**Source data:**
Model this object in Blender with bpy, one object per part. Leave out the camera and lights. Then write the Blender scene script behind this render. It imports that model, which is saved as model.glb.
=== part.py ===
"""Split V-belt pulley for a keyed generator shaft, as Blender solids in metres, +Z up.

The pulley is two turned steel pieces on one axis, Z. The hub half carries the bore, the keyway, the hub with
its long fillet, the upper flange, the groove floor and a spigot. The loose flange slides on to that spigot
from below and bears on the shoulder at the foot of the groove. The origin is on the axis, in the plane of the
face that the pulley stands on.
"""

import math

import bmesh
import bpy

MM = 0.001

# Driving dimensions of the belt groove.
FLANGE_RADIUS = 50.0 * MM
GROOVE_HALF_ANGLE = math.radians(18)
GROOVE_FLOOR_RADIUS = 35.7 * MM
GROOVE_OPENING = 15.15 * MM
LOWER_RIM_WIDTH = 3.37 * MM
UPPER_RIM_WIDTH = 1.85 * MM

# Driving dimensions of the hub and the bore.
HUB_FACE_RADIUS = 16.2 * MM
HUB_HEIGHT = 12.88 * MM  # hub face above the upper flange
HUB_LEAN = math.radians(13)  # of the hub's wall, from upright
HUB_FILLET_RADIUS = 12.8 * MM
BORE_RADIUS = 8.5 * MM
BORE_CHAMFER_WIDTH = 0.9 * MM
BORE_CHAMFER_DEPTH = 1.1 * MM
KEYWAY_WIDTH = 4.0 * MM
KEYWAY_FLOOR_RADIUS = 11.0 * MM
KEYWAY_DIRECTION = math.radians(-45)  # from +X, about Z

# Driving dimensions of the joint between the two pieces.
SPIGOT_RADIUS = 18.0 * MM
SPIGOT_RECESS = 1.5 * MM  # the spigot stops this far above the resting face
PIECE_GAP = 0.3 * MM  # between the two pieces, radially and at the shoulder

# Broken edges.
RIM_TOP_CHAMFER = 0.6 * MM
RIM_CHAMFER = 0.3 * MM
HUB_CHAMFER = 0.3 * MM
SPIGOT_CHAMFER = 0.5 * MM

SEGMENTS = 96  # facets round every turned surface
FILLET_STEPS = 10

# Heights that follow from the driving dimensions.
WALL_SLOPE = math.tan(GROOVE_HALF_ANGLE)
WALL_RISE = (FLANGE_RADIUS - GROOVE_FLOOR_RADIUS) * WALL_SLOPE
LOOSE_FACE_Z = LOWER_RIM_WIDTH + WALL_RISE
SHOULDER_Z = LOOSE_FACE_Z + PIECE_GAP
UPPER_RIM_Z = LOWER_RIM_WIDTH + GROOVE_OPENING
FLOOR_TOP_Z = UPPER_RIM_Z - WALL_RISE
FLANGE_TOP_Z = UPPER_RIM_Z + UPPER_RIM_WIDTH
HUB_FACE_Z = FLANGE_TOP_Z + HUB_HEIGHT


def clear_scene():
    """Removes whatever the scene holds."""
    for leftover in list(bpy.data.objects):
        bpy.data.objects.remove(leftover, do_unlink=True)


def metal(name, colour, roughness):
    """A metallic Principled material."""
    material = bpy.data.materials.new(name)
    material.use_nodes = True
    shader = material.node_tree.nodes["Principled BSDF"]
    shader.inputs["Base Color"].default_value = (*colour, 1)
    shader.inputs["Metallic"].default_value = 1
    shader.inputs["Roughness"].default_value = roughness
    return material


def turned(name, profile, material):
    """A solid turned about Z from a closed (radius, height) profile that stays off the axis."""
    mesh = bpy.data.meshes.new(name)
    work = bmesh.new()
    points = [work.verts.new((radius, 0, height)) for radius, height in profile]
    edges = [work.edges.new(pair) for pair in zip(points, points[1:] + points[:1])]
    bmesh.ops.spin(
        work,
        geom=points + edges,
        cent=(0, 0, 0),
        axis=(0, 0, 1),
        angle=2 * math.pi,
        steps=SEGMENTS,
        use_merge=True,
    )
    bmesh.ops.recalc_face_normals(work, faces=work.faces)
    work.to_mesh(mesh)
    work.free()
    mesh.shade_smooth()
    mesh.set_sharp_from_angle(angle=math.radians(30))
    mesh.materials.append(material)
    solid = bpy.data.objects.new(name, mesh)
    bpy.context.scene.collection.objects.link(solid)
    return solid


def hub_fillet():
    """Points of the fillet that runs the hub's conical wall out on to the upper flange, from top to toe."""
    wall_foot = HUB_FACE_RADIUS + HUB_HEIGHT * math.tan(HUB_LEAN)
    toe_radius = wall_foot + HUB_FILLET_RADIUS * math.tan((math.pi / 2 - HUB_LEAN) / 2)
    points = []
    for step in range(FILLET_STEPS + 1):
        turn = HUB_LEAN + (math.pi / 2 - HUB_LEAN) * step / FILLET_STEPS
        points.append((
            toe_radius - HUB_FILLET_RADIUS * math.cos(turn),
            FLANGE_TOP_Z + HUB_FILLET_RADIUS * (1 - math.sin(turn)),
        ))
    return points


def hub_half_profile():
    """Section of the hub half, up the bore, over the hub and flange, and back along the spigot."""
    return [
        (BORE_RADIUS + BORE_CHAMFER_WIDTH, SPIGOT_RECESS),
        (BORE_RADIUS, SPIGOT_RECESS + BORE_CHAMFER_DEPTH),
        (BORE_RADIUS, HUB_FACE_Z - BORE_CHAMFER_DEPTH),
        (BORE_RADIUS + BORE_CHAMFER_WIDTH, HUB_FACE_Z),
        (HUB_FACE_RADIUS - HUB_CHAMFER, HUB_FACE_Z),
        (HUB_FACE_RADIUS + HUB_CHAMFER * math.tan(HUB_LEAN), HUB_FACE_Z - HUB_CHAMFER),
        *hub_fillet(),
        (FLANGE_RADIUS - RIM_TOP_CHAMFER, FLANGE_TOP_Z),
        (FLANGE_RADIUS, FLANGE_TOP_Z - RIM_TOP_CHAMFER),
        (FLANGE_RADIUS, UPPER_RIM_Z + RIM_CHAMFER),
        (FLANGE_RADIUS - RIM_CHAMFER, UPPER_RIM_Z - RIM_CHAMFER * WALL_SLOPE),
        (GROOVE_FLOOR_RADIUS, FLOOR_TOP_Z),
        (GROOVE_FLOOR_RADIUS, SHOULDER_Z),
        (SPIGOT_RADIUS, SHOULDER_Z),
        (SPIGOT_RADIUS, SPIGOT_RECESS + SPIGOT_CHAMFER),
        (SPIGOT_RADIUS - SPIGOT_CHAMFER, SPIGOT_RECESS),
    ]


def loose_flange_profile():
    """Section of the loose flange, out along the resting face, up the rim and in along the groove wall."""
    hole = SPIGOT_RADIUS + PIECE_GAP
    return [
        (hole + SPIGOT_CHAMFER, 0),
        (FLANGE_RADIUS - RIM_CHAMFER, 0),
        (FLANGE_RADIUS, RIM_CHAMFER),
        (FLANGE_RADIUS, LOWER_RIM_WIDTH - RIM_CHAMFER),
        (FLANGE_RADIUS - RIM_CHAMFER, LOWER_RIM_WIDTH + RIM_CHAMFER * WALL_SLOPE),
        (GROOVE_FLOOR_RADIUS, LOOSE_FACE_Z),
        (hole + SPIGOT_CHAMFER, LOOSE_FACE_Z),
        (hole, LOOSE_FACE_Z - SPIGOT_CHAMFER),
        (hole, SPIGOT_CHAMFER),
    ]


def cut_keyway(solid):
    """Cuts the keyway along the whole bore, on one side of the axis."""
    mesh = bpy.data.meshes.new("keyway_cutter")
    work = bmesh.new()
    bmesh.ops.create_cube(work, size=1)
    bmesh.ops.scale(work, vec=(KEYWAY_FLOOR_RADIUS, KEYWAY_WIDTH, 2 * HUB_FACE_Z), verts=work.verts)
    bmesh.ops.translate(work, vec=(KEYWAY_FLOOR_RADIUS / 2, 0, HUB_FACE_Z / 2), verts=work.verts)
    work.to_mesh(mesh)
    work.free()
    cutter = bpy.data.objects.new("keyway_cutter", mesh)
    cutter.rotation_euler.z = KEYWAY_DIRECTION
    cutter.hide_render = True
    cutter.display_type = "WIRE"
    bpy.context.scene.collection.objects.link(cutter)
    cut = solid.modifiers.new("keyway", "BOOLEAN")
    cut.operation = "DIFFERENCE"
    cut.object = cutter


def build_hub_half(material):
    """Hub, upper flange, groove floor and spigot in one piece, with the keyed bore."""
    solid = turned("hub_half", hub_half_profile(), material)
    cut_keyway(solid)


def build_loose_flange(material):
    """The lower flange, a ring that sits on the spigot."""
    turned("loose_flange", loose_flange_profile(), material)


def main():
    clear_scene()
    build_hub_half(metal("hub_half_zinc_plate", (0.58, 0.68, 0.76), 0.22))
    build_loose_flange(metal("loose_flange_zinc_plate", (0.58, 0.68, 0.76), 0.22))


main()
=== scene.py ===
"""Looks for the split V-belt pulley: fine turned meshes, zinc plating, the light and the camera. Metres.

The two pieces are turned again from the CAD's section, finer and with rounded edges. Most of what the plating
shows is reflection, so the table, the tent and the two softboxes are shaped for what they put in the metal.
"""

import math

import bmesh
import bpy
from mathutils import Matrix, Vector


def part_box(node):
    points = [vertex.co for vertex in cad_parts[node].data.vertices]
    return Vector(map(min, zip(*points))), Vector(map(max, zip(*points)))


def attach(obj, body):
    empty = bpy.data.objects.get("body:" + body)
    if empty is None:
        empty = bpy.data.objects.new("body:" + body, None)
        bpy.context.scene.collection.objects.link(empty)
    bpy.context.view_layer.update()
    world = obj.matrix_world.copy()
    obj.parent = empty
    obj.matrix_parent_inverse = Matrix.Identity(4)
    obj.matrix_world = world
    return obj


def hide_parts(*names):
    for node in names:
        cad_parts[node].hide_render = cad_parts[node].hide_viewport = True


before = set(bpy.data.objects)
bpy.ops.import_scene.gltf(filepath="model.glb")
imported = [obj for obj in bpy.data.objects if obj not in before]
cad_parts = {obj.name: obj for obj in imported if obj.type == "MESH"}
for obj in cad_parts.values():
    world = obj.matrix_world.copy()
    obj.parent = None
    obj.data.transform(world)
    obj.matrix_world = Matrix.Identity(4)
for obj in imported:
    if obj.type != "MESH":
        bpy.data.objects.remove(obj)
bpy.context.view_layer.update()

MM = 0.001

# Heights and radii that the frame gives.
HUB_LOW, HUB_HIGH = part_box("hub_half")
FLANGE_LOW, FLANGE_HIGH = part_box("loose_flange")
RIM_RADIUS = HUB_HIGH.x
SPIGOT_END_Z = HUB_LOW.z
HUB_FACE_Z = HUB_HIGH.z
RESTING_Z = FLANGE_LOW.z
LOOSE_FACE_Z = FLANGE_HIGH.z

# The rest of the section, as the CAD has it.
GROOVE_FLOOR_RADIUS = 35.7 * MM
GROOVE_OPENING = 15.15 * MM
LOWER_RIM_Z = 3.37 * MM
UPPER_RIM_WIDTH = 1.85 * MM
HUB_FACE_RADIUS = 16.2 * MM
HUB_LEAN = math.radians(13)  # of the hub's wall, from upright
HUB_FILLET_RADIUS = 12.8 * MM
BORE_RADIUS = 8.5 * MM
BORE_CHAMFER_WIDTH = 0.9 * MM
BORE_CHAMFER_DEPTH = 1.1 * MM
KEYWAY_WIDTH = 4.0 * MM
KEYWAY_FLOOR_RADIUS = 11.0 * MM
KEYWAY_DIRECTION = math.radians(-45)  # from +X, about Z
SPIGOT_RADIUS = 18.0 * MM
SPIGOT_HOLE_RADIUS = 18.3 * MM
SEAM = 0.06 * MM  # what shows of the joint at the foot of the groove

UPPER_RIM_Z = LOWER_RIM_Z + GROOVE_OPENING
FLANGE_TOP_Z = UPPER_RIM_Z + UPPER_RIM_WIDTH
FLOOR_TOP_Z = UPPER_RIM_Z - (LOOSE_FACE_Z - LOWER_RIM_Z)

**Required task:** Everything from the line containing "bmesh.ops.scale(work, vec=(KEYWAY_FLOOR_RADIUS, KEYWAY_WIDTH, 2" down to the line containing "obj.matrix_world = world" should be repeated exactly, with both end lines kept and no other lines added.

**Solution for this task:**
    bmesh.ops.scale(work, vec=(KEYWAY_FLOOR_RADIUS, KEYWAY_WIDTH, 2 * HUB_FACE_Z), verts=work.verts)
    bmesh.ops.translate(work, vec=(KEYWAY_FLOOR_RADIUS / 2, 0, HUB_FACE_Z / 2), verts=work.verts)
    work.to_mesh(mesh)
    work.free()
    cutter = bpy.data.objects.new("keyway_cutter", mesh)
    cutter.rotation_euler.z = KEYWAY_DIRECTION
    cutter.hide_render = True
    cutter.display_type = "WIRE"
    bpy.context.scene.collection.objects.link(cutter)
    cut = solid.modifiers.new("keyway", "BOOLEAN")
    cut.operation = "DIFFERENCE"
    cut.object = cutter


def build_hub_half(material):
    """Hub, upper flange, groove floor and spigot in one piece, with the keyed bore."""
    solid = turned("hub_half", hub_half_profile(), material)
    cut_keyway(solid)


def build_loose_flange(material):
    """The lower flange, a ring that sits on the spigot."""
    turned("loose_flange", loose_flange_profile(), material)


def main():
    clear_scene()
    build_hub_half(metal("hub_half_zinc_plate", (0.58, 0.68, 0.76), 0.22))
    build_loose_flange(metal("loose_flange_zinc_plate", (0.58, 0.68, 0.76), 0.22))


main()
=== scene.py ===
"""Looks for the split V-belt pulley: fine turned meshes, zinc plating, the light and the camera. Metres.

The two pieces are turned again from the CAD's section, finer and with rounded edges. Most of what the plating
shows is reflection, so the table, the tent and the two softboxes are shaped for what they put in the metal.
"""

import math

import bmesh
import bpy
from mathutils import Matrix, Vector


def part_box(node):
    points = [vertex.co for vertex in cad_parts[node].data.vertices]
    return Vector(map(min, zip(*points))), Vector(map(max, zip(*points)))


def attach(obj, body):
    empty = bpy.data.objects.get("body:" + body)
    if empty is None:
        empty = bpy.data.objects.new("body:" + body, None)
        bpy.context.scene.collection.objects.link(empty)
    bpy.context.view_layer.update()
    world = obj.matrix_world.copy()
    obj.parent = empty
    obj.matrix_parent_inverse = Matrix.Identity(4)
    obj.matrix_world = world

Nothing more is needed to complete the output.